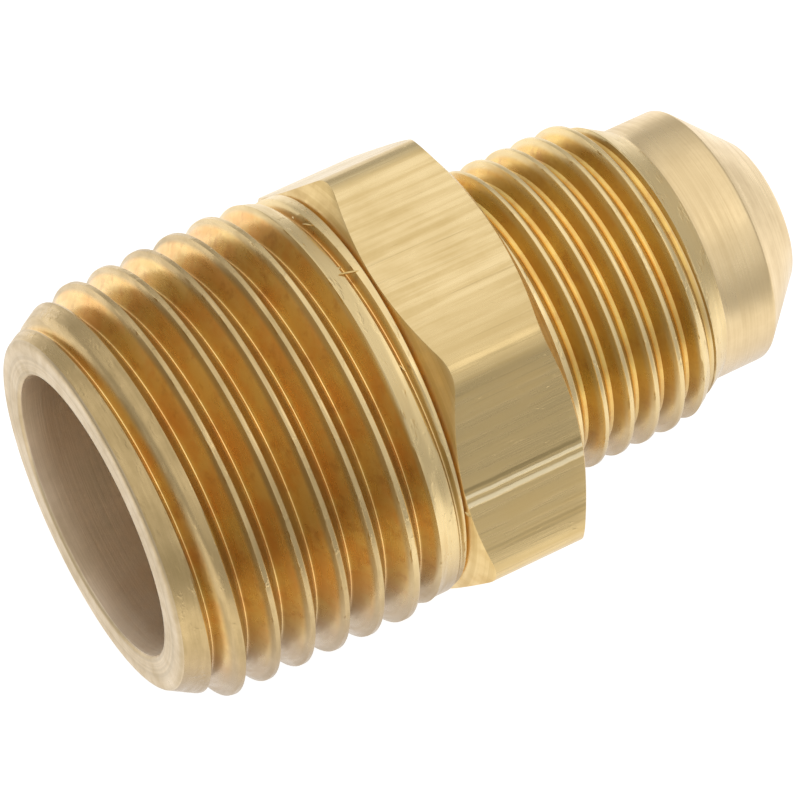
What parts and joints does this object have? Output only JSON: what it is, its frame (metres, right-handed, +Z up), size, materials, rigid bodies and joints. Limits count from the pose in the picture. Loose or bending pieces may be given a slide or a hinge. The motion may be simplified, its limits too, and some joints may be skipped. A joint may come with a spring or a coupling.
{
  "type": "flare connector fitting",
  "caption": "Brass flare fitting with a tapered pipe thread, a hexagon and a straight thread with a 45 degree flare seat, bored through.",
  "frame": {"origin": "centre of the flat end face at the pipe end, on the axis", "axes": "+X along the axis from the pipe end to the flare end, +Z up and square to two opposite hexagon flats, +Y through two opposite hexagon corners"},
  "size_m": [0.0367, 0.0232, 0.0214],
  "materials": {
    "brass": "as-turned threads and seat, drawn hexagon flats"
  },
  "bodies": {
    "root": {"connector_body": "brass"}
  },
  "joints": []
}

● Your task: Recite the full listing above exactly.

● Full solution:
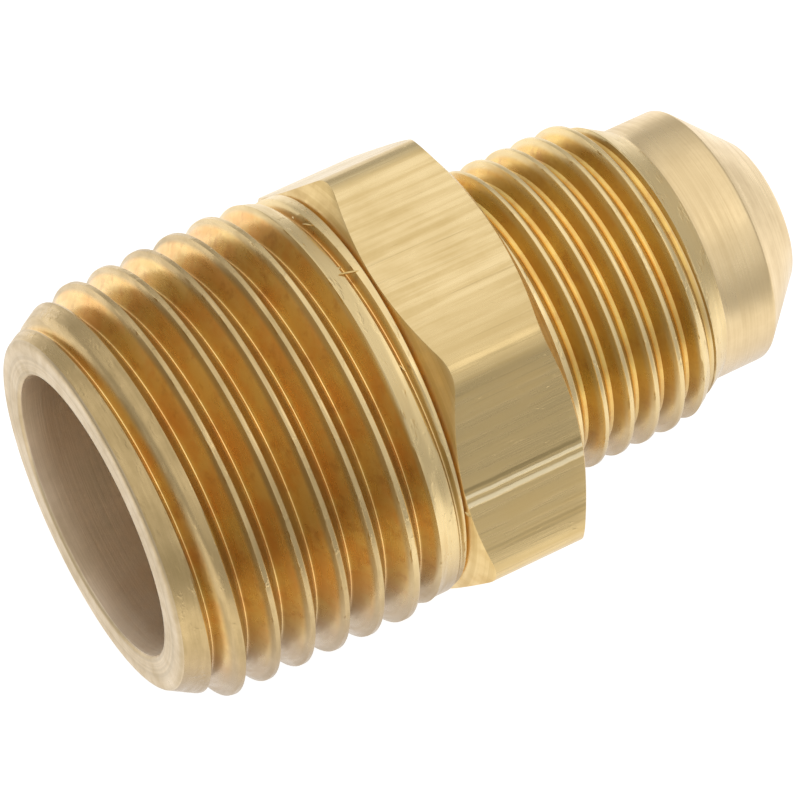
What parts and joints does this object have? Output only JSON: what it is, its frame (metres, right-handed, +Z up), size, materials, rigid bodies and joints. Limits count from the pose in the picture. Loose or bending pieces may be given a slide or a hinge. The motion may be simplified, its limits too, and some joints may be skipped. A joint may come with a spring or a coupling.
{
  "type": "flare connector fitting",
  "caption": "Brass flare fitting with a tapered pipe thread, a hexagon and a straight thread with a 45 degree flare seat, bored through.",
  "frame": {"origin": "centre of the flat end face at the pipe end, on the axis", "axes": "+X along the axis from the pipe end to the flare end, +Z up and square to two opposite hexagon flats, +Y through two opposite hexagon corners"},
  "size_m": [0.0367, 0.0232, 0.0214],
  "materials": {
    "brass": "as-turned threads and seat, drawn hexagon flats"
  },
  "bodies": {
    "root": {"connector_body": "brass"}
  },
  "joints": []
}